- _WRITTEN PROBLEM_
Scan the data for lines with "bodies" and report the count by itself.

..........

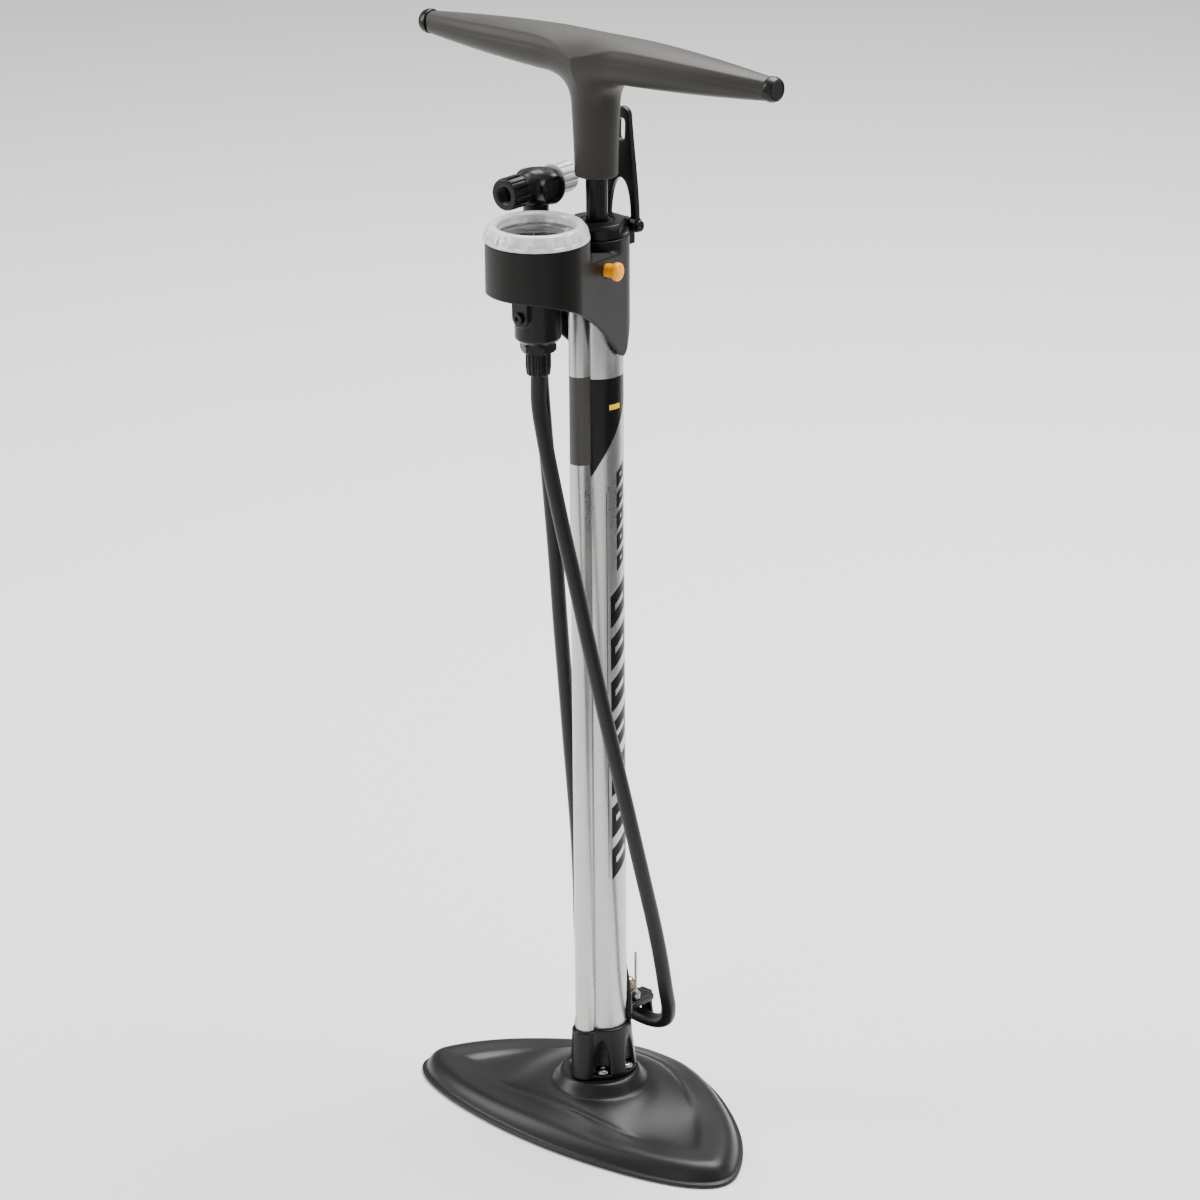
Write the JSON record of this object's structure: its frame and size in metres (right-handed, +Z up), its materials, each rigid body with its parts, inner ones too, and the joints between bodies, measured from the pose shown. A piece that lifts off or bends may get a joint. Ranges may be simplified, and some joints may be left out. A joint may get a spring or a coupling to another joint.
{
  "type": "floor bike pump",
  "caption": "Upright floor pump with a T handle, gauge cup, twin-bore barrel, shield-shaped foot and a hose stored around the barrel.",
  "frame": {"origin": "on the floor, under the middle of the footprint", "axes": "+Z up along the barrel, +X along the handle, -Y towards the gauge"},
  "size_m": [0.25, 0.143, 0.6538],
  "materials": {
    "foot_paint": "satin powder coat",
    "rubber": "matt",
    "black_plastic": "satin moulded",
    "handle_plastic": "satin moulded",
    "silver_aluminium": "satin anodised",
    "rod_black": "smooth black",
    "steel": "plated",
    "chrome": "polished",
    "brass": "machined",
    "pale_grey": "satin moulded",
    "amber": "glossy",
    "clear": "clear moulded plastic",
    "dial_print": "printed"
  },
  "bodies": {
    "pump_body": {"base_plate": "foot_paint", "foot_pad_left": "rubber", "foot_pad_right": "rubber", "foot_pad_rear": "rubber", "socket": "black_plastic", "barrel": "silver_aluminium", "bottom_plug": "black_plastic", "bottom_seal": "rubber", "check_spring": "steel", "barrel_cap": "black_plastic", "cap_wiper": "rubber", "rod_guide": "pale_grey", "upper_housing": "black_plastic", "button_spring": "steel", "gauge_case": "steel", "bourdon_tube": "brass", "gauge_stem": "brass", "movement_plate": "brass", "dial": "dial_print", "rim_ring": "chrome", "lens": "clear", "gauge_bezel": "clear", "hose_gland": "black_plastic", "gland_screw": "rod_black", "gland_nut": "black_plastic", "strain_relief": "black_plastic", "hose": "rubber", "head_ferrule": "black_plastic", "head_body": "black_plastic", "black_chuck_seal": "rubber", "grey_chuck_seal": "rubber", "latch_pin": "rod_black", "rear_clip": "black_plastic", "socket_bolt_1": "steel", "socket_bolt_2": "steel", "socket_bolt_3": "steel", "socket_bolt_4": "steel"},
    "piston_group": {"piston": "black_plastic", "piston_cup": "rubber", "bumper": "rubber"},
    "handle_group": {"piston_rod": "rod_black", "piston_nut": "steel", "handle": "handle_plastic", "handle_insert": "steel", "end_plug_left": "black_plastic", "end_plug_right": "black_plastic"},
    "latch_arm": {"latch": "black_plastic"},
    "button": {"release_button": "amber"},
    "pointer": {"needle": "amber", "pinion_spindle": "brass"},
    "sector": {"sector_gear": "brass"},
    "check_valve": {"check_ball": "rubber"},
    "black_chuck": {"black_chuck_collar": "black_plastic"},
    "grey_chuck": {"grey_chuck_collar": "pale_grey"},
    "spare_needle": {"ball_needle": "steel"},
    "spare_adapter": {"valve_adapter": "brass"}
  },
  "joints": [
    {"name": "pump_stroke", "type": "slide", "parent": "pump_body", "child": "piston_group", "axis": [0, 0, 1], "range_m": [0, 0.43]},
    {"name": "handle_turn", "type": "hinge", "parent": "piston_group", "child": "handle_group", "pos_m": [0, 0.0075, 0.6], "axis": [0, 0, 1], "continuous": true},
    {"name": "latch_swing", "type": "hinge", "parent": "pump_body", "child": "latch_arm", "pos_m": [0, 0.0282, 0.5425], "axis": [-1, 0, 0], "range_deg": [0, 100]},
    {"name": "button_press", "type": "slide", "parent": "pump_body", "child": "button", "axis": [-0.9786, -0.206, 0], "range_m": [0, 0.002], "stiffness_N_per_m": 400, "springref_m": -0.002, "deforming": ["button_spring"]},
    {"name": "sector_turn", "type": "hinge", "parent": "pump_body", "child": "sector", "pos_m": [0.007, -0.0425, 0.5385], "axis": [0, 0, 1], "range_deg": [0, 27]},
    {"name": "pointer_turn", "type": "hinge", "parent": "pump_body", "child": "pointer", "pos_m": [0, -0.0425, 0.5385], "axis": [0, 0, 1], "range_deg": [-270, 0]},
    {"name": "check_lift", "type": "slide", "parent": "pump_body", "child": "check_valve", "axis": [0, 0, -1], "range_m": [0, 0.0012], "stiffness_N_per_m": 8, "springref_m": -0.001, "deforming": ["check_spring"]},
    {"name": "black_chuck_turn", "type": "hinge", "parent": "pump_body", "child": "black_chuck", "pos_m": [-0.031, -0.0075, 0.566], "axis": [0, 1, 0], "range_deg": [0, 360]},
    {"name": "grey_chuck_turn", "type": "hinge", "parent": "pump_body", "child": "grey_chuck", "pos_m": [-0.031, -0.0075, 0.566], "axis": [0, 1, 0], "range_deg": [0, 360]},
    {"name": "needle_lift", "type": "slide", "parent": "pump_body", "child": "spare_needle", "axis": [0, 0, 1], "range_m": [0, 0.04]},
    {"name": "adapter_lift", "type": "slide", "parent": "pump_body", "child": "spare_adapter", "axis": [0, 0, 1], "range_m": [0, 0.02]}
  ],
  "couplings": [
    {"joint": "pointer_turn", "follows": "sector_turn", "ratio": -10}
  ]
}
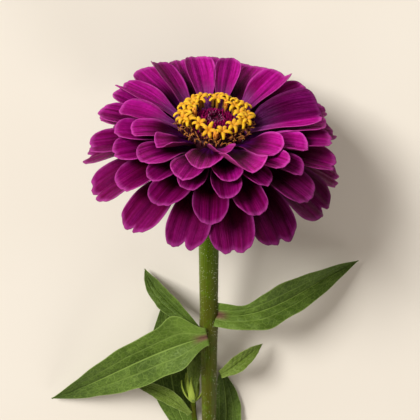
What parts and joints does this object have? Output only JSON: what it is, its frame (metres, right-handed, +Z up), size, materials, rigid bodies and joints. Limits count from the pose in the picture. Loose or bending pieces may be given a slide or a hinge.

..........

- _CORRECT RESPONSE_
3